The filing from Rathbones, with its clear declaration of "none" under sections for special indemnity or dealing arrangements, confirms that its trades were conducted on the open market. This is exactly the kind of transparency the Takeover Code is intended to foster, illuminating the mechanics of the market without the distortion of hidden agreements. It’s a powerful tool that transforms a simple share trade into a public data point, offering a real-time barometer of institutional sentiment and strategy.

A Bet on Beds: The Outlook for Student Accommodation

Beyond the specifics of the deal and the regulatory filings, Rathbones' substantial continued investment in Empiric serves as a powerful proxy for institutional confidence in the broader UK student accommodation sector.
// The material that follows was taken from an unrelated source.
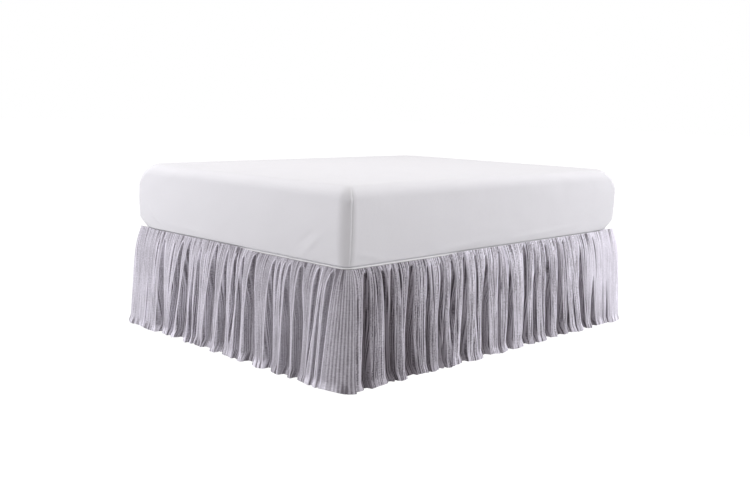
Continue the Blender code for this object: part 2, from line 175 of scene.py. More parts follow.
def shaderGroup(name, inputs, outputs):
    # a node group with named sockets, and its two end nodes
    group = bpy.data.node_groups.new(name, 'ShaderNodeTree')
    for label, kind in inputs:
        group.interface.new_socket(label, in_out='INPUT', socket_type=kind)
    for label, kind in outputs:
        group.interface.new_socket(label, in_out='OUTPUT', socket_type=kind)
    return group, group.nodes.new('NodeGroupInput'), group.nodes.new('NodeGroupOutput')


def mathNode(tree, operation, first, second=None, third=None):
    # one operation on up to three inputs, each a number or another node's output
    node = tree.nodes.new('ShaderNodeMath')
    node.operation = operation
    for socket, value in zip(node.inputs, (first, second, third)):
        if value is None:
            continue
        if isinstance(value, (int, float)):
            socket.default_value = value
        else:
            tree.links.new(value, socket)
    return node.outputs[0]


def noiseNode(tree, vector, scale, detail, stretch=None):
    # stretch multiplies the coordinates first, to draw the grains out
    if stretch is not None:
        mapping = tree.nodes.new('ShaderNodeMapping')
        mapping.inputs["Scale"].default_value = stretch
        tree.links.new(vector, mapping.inputs["Vector"])
        vector = mapping.outputs[0]
    node = tree.nodes.new('ShaderNodeTexNoise')
    node.inputs["Scale"].default_value = scale
    node.inputs["Detail"].default_value = detail
    tree.links.new(vector, node.inputs["Vector"])
    return node.outputs["Fac"]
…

Despite macroeconomic headwinds, the underlying fundamentals of the PBSA market remain robust. Demand is underpinned by a world-class higher education system that continues to attract both domestic and a growing number of international students.

Empiric's own performance is a testament to this resilience. The company reported a re-booker rate exceeding 60% for the 2025/26 academic year and was on track for occupancy of 97% or better, demonstrating consistent demand for its premium offerings. While the sector is not without its challenges—including rising operating and finance costs and a potential softening of rental growth from recent peaks—the long-term outlook remains positive. The Unite-Empiric merger itself is a bet on this future, creating an entity with greater operational efficiency and market power to navigate any short-term turbulence.

As the deal moves toward its court sanction hearing in January 2026, the actions of investors like Rathbones provide a fascinating narrative. Their decision to hold a major stake through the uncertainty of the M&A process signals a strong belief in the asset class, while their recent, minor sales represent the final, pragmatic steps in realizing a successful investment. It is a clear illustration of how capital is put to work, managed, and ultimately monetized as innovation and strategy translate into tangible profit.